Train travel costs are the UK’s Achilles heel and must be equalised for COVID-19 recovery.

High UK train travel costs have long been a driver of inequality. The result is regional variations in access to work and educational opportunities. This challenge will reassert itself and stifle economic recovery as we progress toward life with the pandemic under control in the months ahead.

The pandemic has seen workers and students avoiding public transport and working from home. As they contemplate returning to offices and universities, the resumption of meeting high travel costs, for a significant proportion, makes pursuit of work and study unviable, resulting in deepening inequality.

Example: A specialist nurse living in Southampton, wishing to commute by train to a London hospital, would currently pay £6200/year for travel, approximately 20% of take-home pay. They are likely to decide that working where their skills are most needed, is not viable. The same nurse might contemplate moving to London but property prices in London are well over 200% higher than in Southampton. Again, they are likely to decide that living in London is not viable.

The same problem applies for most workers in the UK earning average salaries. It applies to those seeking education far from home who cannot afford to move but wish to access learning to improve prospects.

High travel costs within and between UK regions disincentive travel for work and study. The consequence is ever increasing property prices in city centres which exclude the lower paid.

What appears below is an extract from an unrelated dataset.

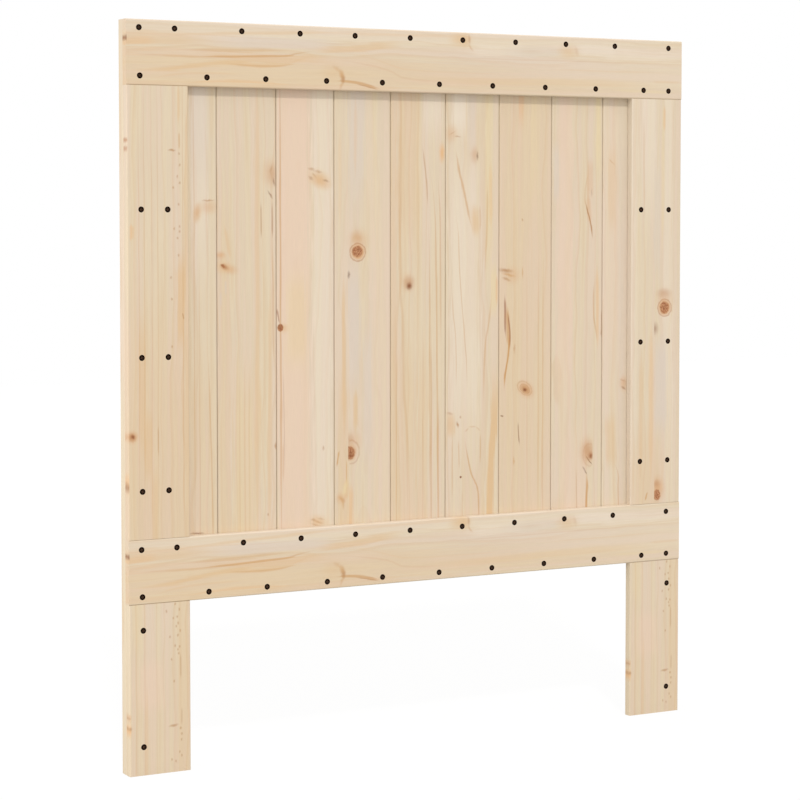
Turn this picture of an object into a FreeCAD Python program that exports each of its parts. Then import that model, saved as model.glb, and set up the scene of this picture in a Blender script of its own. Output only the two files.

These centres of prosperity persistently diverge from regional locations where workers and students cannot access the work and study which would benefit themselves and the economy.

This challenge requires a nation-wide approach to eradicate endemic obstacles to travel, which inhibit innovation & growth, and currently mean that the government’s strategy of “levelling up” is destined to fail as the country works to recover from the effects of COVID-19.